En route, nous croisons le Saturne, un chaland noyeur. Celui-ci amène du remblai depuis la terre ferme afin de boucher les trous faits par la dragueuse pour que les fonds lacustres ne s’effondrent pas. La caisse du noyeur s’ouvre en deux, laissant ainsi tomber le remblai au fond du lac.

 

Après 1h40 de traversée, nous approchons de Prangins. L’énigmatique Drague PS se dresse devant nous tel un vaisseau venu d’ailleurs. Laurent l’accoste tout en douceur. J’observe quelques instants l’impressionnant édifice qui me fait froid dans le dos ! Une énorme benne preneuse à câble, pilotée par Fabien, plonge dans les profondeurs lacustres à 28m de fond, ressurgit quelques secondes plus tard remplie d’eau, de sable et de graviers, puis, tel un T-Rex, ouvre sa gueule pour vomir les entrailles du lac sur une grille 8m plus-haut avant de plonger à nouveau. Le ballet me laisse sans voix et me fascine. Fabien me promène sur la plateforme qui est alimentée par deux moteurs situés dans la cale arrière. Sur des tapis grillagés en mouvement, des cailloux de trois tailles différentes déferlent vers leur lieu de triage.

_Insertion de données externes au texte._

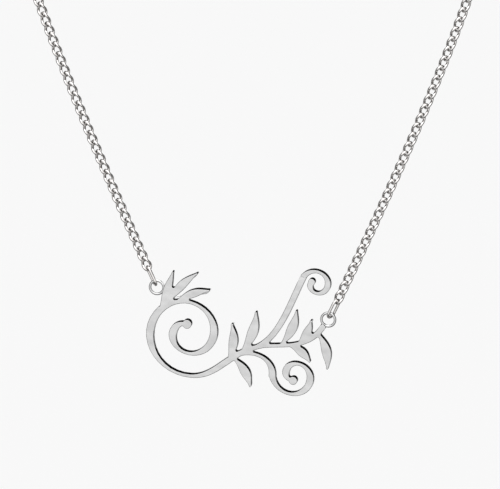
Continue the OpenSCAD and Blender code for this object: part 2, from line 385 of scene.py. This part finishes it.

Le Bretagne, un chaland noyeur, drague la côte non loin de là. De par sa petite taille, il peut ainsi amener le granulat côtier au plus près de la Drague.

 

Après avoir été lavé et trié, le granulat est acheminé sur le Savoie par des tapis qui forment quatre tas distincts de sable et de gravillons de tailles différentes destinés à la fabrication d'ouvrages de travaux publics, de génie civil et de bâtiments.

 

Il faudra quelques heures pour que le Savoie se remplisse et que l’équipage le ramène au port. C’est donc avec le Valesia que je ferai le voyage de retour. Stationné au loin, sa cargaison de 500 tonnes chargées dans la caisse, sa ligne de flottaison est au raz de l’eau ! Venu de la Dranse ce matin pour chercher son chargement à la Drague de Prangins, c’est à Ouchy que va être déposé le granulat. Nous voguons sur un lac plat. Les montagnes encore enneigées sur leur sommet semblent sortir de l’eau, côté France. Nous croisons à nouveau le Saturne, qui, inlassablement, parcourt le grand lac, jour après jour. Nous approchons du port d’Ouchy. C’est Julien, un apprenti batelier qui pilote le Valesia à son entrée dans le port et jusqu’à sa place d’amarrage. Les grues, comme sorties d’un film de science-fiction sont déjà en place pour décharger le précieux agrégat sur la terre ferme. Thierry, le pilote du Valesia, grimpe dans l’une des grues tandis que Julien s’affaire sur le chaland. A deux pelleteuses, il ne faudra que 45 minutes pour vider le chaland ! Une fois le Valesia nettoyé, les deux hommes reprennent le large en direction de la Dranse où le bateau sera amarré pour la nuit.

 

Alors la prochaine fois que vous verrez passer au loin les chalands de la Sagrave, vous saurez à présent quelles sont ces mystérieuses barges qui parcourent les côtes suisses et françaises entre le Bouveret et Prangins, tantôt vides, tantôt pleines, mais toujours avec la même discrétion, sans vague, sur la ligne d’horizon entre terre et montagnes.